_WHAT YOU WILL DO_:
Set down only the lines running from the one with "doc.recompute()" to the one with "obj.parent = None", both lines included, exactly as they stand, please.

_INFORMATION SUPPLIED_:
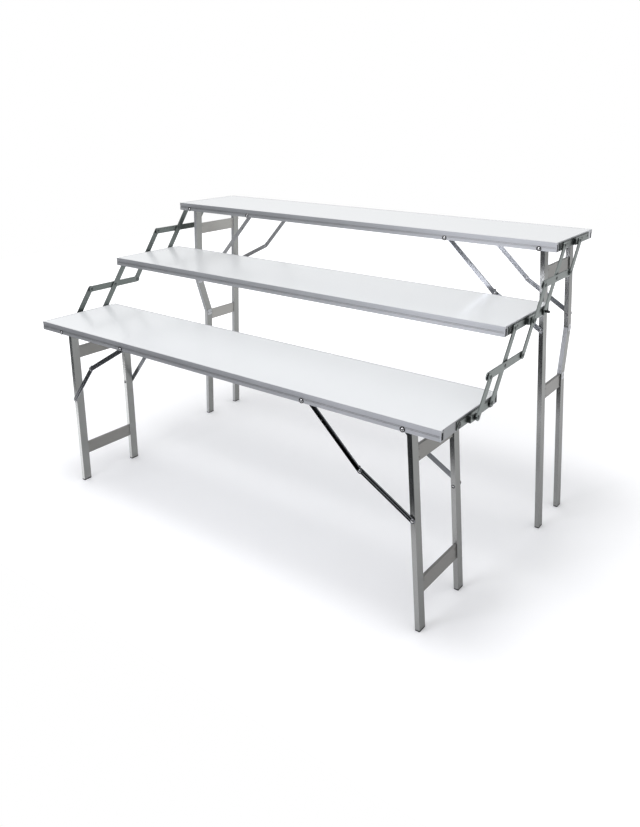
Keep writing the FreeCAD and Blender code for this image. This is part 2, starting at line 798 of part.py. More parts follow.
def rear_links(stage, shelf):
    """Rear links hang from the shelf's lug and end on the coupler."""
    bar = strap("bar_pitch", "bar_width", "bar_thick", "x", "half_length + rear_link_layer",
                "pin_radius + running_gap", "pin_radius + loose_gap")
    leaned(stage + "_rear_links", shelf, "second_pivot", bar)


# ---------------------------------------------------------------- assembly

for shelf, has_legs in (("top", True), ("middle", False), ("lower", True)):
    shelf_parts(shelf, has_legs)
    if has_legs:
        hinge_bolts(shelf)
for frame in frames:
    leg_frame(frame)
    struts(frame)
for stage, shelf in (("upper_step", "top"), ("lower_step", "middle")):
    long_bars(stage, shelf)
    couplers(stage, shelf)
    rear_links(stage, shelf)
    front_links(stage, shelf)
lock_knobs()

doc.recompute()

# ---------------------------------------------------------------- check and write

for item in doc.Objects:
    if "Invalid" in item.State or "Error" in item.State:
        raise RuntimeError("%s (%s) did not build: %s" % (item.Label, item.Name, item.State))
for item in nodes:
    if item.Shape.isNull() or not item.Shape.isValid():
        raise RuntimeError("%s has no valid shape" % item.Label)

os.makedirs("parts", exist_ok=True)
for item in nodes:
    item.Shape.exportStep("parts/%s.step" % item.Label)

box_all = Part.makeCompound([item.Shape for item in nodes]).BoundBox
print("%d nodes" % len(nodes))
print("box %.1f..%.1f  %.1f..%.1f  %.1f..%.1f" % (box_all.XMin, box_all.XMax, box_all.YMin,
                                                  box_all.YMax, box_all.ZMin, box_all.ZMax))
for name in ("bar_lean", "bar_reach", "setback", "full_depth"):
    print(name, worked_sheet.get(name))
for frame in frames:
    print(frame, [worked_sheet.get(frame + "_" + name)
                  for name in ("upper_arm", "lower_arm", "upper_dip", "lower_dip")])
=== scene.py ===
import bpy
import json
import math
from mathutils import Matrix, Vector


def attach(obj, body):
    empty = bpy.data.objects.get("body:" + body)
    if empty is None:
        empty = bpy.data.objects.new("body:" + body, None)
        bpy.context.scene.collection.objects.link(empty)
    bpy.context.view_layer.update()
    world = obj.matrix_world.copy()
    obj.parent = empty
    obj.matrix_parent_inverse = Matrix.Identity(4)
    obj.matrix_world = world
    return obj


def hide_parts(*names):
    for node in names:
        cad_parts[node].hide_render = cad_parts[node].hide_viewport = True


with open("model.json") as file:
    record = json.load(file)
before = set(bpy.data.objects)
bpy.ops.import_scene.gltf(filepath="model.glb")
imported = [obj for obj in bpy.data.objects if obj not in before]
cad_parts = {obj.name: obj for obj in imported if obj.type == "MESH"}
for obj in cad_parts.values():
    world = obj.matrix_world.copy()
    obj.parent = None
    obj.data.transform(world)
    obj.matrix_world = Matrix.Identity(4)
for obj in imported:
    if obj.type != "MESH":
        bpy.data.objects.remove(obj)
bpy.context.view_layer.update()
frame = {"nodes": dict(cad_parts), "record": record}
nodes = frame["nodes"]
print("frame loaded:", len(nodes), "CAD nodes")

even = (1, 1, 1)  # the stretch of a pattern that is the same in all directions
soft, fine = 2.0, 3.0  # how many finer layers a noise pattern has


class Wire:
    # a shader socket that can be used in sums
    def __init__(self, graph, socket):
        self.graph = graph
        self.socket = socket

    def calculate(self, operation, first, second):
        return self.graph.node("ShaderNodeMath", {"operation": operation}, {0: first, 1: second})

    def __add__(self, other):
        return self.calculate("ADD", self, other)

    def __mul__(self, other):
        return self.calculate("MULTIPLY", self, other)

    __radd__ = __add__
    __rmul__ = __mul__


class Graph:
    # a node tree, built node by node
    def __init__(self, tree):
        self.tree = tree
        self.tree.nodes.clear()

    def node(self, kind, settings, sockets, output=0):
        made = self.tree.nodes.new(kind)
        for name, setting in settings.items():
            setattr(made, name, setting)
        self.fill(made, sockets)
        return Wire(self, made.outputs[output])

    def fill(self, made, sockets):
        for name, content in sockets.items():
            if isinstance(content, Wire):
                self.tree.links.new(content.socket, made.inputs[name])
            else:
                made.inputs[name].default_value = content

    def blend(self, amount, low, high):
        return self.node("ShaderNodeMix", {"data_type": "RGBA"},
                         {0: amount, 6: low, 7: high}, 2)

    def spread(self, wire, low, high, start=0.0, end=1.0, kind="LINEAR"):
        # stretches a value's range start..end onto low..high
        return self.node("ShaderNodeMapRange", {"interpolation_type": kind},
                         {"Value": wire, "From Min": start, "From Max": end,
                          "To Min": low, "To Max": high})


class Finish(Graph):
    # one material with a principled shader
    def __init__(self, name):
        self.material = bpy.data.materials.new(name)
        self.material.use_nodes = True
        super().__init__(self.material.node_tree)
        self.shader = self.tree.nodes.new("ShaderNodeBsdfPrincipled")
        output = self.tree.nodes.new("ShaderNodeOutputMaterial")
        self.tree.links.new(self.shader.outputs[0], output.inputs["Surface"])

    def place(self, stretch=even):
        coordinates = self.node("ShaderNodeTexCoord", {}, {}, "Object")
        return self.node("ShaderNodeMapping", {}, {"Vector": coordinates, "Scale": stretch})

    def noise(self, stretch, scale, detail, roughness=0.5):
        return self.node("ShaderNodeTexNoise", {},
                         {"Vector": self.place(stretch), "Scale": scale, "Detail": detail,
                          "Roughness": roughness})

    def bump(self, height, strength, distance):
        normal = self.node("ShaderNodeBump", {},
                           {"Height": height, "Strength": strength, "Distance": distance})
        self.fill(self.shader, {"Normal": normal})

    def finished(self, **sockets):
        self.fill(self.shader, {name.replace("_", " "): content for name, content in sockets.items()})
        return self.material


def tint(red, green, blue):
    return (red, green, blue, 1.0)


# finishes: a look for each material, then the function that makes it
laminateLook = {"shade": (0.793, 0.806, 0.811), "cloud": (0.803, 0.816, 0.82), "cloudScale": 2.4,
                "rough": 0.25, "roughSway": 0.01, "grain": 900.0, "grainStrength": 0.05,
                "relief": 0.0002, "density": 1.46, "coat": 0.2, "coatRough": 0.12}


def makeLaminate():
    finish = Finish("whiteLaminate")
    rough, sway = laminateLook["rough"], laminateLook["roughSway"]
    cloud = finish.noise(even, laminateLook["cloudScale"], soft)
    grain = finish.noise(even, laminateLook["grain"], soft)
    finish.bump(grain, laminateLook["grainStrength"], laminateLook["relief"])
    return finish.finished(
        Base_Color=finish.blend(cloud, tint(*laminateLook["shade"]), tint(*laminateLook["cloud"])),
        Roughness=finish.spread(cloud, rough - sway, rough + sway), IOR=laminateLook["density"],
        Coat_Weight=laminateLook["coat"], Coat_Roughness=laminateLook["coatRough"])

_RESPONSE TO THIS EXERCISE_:
doc.recompute()

# ---------------------------------------------------------------- check and write

for item in doc.Objects:
    if "Invalid" in item.State or "Error" in item.State:
        raise RuntimeError("%s (%s) did not build: %s" % (item.Label, item.Name, item.State))
for item in nodes:
    if item.Shape.isNull() or not item.Shape.isValid():
        raise RuntimeError("%s has no valid shape" % item.Label)

os.makedirs("parts", exist_ok=True)
for item in nodes:
    item.Shape.exportStep("parts/%s.step" % item.Label)

box_all = Part.makeCompound([item.Shape for item in nodes]).BoundBox
print("%d nodes" % len(nodes))
print("box %.1f..%.1f  %.1f..%.1f  %.1f..%.1f" % (box_all.XMin, box_all.XMax, box_all.YMin,
                                                  box_all.YMax, box_all.ZMin, box_all.ZMax))
for name in ("bar_lean", "bar_reach", "setback", "full_depth"):
    print(name, worked_sheet.get(name))
for frame in frames:
    print(frame, [worked_sheet.get(frame + "_" + name)
                  for name in ("upper_arm", "lower_arm", "upper_dip", "lower_dip")])
=== scene.py ===
import bpy
import json
import math
from mathutils import Matrix, Vector


def attach(obj, body):
    empty = bpy.data.objects.get("body:" + body)
    if empty is None:
        empty = bpy.data.objects.new("body:" + body, None)
        bpy.context.scene.collection.objects.link(empty)
    bpy.context.view_layer.update()
    world = obj.matrix_world.copy()
    obj.parent = empty
    obj.matrix_parent_inverse = Matrix.Identity(4)
    obj.matrix_world = world
    return obj


def hide_parts(*names):
    for node in names:
        cad_parts[node].hide_render = cad_parts[node].hide_viewport = True


with open("model.json") as file:
    record = json.load(file)
before = set(bpy.data.objects)
bpy.ops.import_scene.gltf(filepath="model.glb")
imported = [obj for obj in bpy.data.objects if obj not in before]
cad_parts = {obj.name: obj for obj in imported if obj.type == "MESH"}
for obj in cad_parts.values():
    world = obj.matrix_world.copy()
    obj.parent = None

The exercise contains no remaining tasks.